Ted Carmichael, chief economist with JPMorgan Chase Canada, questions whether the employment gains seen in September (51,000) and October (63,000) are providing an accurate picture of the strength of the economy.

Of the 137,000 jobs added in the last three months, 126,000 have been in the public sector, primarily education, health care and government work," he said in a research note. At the same time, private sector employment has dropped by 12,000 and self employment has risen by 28,000.

"In past economic downturns, private sector employment has been a better guide to the direction of the economy than total employment," he said. "In the 1981-82 recession cycle, both private and public sector employment turned down at the onset of recession in June 1981. In the 1990-91 recession cycle, private sector employment turned down at the onset of recession in March 1990, but public sector employment had another growth spurt into July of 1990, but this only sowed confusion about what was really happening to the economy."

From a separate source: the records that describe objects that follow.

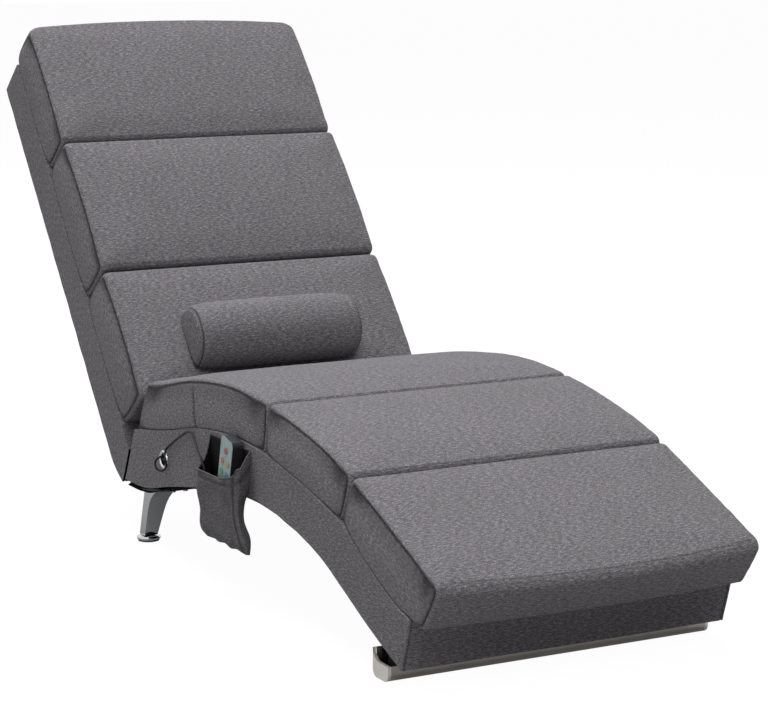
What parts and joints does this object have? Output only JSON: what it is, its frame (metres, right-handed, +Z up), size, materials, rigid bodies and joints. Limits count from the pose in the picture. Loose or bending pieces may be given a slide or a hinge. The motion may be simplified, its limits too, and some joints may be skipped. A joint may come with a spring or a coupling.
{
  "type": "massage recliner",
  "caption": "S-shaped massage chaise: padded foot, knee and seat cushions on an arched base, a reclined padded back, chromed legs, a loose lumbar bolster and a handset in a side pocket.",
  "frame": {"origin": "on the floor, under the middle of the outer box", "axes": "+Y from the foot end to the back, +Z up, +X across the seat to the sitter's left; the pocket is on the -X side"},
  "size_m": [0.58, 1.666, 0.8757],
  "materials": {
    "plywood": "raw",
    "cover_cloth": "woven",
    "cushion_cloth": "woven suede-like cloth",
    "dust_cloth": "non-woven",
    "foam": "open-cell foam",
    "chromed_steel": "polished",
    "zinc_steel": "satin",
    "black_rubber": "matte",
    "black_plastic": "matte",
    "grey_plastic": "matte",
    "brass_weight": "turned",
    "circuit_board": "matte",
    "handset_shell": "satin",
    "key_red": "satin",
    "key_amber": "satin",
    "key_coral": "satin",
    "key_blue": "satin",
    "key_green": "satin",
    "heater_mat": "matte"
  },
  "bodies": {
    "recliner": {"base_side_panels": "plywood", "base_rails": "plywood", "base_deck": "plywood", "base_cover": "cover_cloth", "base_dust_cover": "dust_cloth", "seat_foam": "foam", "seat_cushion": "cushion_cloth", "knee_foam": "foam", "knee_cushion": "cushion_cloth", "foot_foam": "foam", "foot_cushion": "cushion_cloth", "back_side_panels": "plywood", "back_rails": "plywood", "back_deck": "plywood", "back_cover": "cover_cloth", "lumbar_foam": "foam", "lumbar_cushion": "cushion_cloth", "middle_foam": "foam", "middle_cushion": "cushion_cloth", "head_foam": "foam", "head_cushion": "cushion_cloth", "heater_pad": "heater_mat", "seat_brackets": "zinc_steel", "back_brackets": "zinc_steel", "bracket_screws": "zinc_steel", "rear_legs": "chromed_steel", "leg_plates": "chromed_steel", "leg_screws": "zinc_steel", "foot_discs": "chromed_steel", "foot_pads": "black_rubber", "front_channel": "chromed_steel", "channel_ends": "chromed_steel", "channel_blocks": "black_plastic", "channel_screws": "zinc_steel", "motor_trays": "black_plastic", "motor_lids": "grey_plastic", "motor_cans": "zinc_steel", "control_tray": "black_plastic", "control_lid": "grey_plastic", "control_board": "circuit_board", "power_inlet": "black_plastic", "motor_wiring": "black_rubber", "port_ring": "chromed_steel", "port_insert": "black_plastic", "handset_lead": "black_rubber", "side_pocket": "cover_cloth"},
    "handset": {"handset_back": "black_plastic", "handset_front": "handset_shell", "handset_board": "circuit_board"},
    "power_key": {"power_key": "key_red"},
    "mode_key": {"mode_key": "key_amber"},
    "heat_key": {"heat_key": "key_coral"},
    "level_key": {"level_key": "key_blue"},
    "timer_key": {"timer_key": "key_green"},
    "calf_rotor": {"calf_rotor": "brass_weight"},
    "thigh_rotor": {"thigh_rotor": "brass_weight"},
    "lumbar_rotor": {"lumbar_rotor": "brass_weight"},
    "middle_rotor": {"middle_rotor": "brass_weight"},
    "neck_rotor": {"neck_rotor": "brass_weight"},
    "bolster": {"lumbar_bolster": "cushion_cloth"}
  },
  "joints": [
    {"name": "calf_rotor_spin", "type": "hinge", "parent": "recliner", "child": "calf_rotor", "pos_m": [0.015, -0.62967, 0.16991], "axis": [1, 0, 0], "continuous": true},
    {"name": "thigh_rotor_spin", "type": "hinge", "parent": "recliner", "child": "thigh_rotor", "pos_m": [0.015, -0.37484, 0.25777], "axis": [1, 0, 0], "continuous": true},
    {"name": "lumbar_rotor_spin", "type": "hinge", "parent": "recliner", "child": "lumbar_rotor", "pos_m": [0.015, 0.35496, 0.30836], "axis": [1, 0, 0], "continuous": true},
    {"name": "middle_rotor_spin", "type": "hinge", "parent": "recliner", "child": "middle_rotor", "pos_m": [0.015, 0.52167, 0.51645], "axis": [1, 0, 0], "continuous": true},
    {"name": "neck_rotor_spin", "type": "hinge", "parent": "recliner", "child": "neck_rotor", "pos_m": [0.015, 0.68171, 0.7162], "axis": [1, 0, 0], "continuous": true},
    {"name": "handset_lift", "type": "slide", "parent": "recliner", "child": "handset", "axis": [0, -0.225, 0.9744], "range_m": [0, 0.1]},
    {"name": "power_key_press", "type": "slide", "parent": "handset", "child": "power_key", "axis": [1, 0, 0], "range_m": [0, 0.001], "stiffness_N_per_m": 300, "springref_m": -0.001},
    {"name": "mode_key_press", "type": "slide", "parent": "handset", "child": "mode_key", "axis": [1, 0, 0], "range_m": [0, 0.001], "stiffness_N_per_m": 300, "springref_m": -0.001},
    {"name": "heat_key_press", "type": "slide", "parent": "handset", "child": "heat_key", "axis": [1, 0, 0], "range_m": [0, 0.001], "stiffness_N_per_m": 300, "springref_m": -0.001},
    {"name": "level_key_press", "type": "slide", "parent": "handset", "child": "level_key", "axis": [1, 0, 0], "range_m": [0, 0.001], "stiffness_N_per_m": 300, "springref_m": -0.001},
    {"name": "timer_key_press", "type": "slide", "parent": "handset", "child": "timer_key", "axis": [1, 0, 0], "range_m": [0, 0.001], "stiffness_N_per_m": 300, "springref_m": -0.001},
    {"name": "bolster_lift", "type": "slide", "parent": "recliner", "child": "bolster", "axis": [0, 0.6252, 0.7804], "range_m": [0, 0.15]}
  ]
}
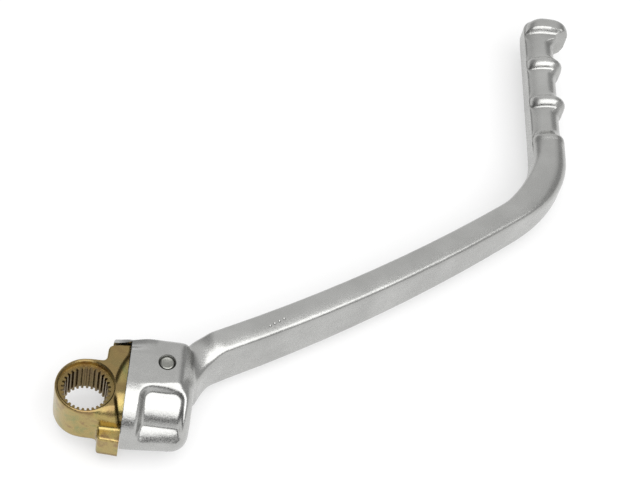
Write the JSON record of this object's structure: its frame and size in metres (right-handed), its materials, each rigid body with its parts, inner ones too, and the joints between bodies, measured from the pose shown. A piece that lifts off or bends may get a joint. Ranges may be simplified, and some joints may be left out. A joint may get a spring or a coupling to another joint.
{
  "type": "kick start lever",
  "caption": "Folding kick start lever: a forged arm with a ribbed foot pedal that folds on a splined steel knuckle.",
  "frame": {"origin": "middle of the splined bore, on the shaft's axis and on the fold axis", "axes": "+Z along the kick shaft away from the engine, +X along the fold axis from the shaft to the arm, +Y the way the pedal reaches with the lever folded flat"},
  "size_m": [0.2244, 0.2618, 0.0384],
  "materials": {
    "forged_aluminium": "fine-blasted and tumbled, satin silver",
    "yellow_zinc_steel": "yellow chromate over zinc, iridescent, semi-gloss",
    "bright_steel": "ground steel",
    "seal_rubber": "matt black"
  },
  "bodies": {
    "arm": {"kick_arm": "forged_aluminium", "retaining_pin": "bright_steel", "thrust_washer": "bright_steel"},
    "knuckle": {"knuckle": "yellow_zinc_steel", "seal_ring": "seal_rubber", "detent_spring": "bright_steel"},
    "detent": {"detent_ball": "bright_steel"}
  },
  "joints": [
    {"name": "fold", "type": "hinge", "parent": "arm", "child": "knuckle", "pos_m": [0.0162, 0, 0], "axis": [1, 0, 0], "range_deg": [0, 90]},
    {"name": "detent_click", "type": "slide", "parent": "knuckle", "child": "detent", "axis": [1, 0, 0], "range_m": [0, 0.0005], "stiffness_N_per_m": 800, "springref_m": 0.004, "deforming": ["detent_spring"]}
  ]
}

JPMorgan forecasts that job growth will slow sharply over the next six months, with inflation falling below two per cent, and it believes the Bank of Canada will cut interest rates to pull down the value of the soaring loonie.

"In the current cycle, private sector employment growth has already weakened sharply since the (dollar) began its rapid ascent last spring," Carmichael says. "Meanwhile, public sector employment has continued to surge as governments have enjoyed healthy fiscal balances and provincial elections have boosted temporary employment.

"A severe profit squeeze, triggered in large part by CAD strength, has developed in the private sector that will put further downward pressure on private sector employment in the months ahead."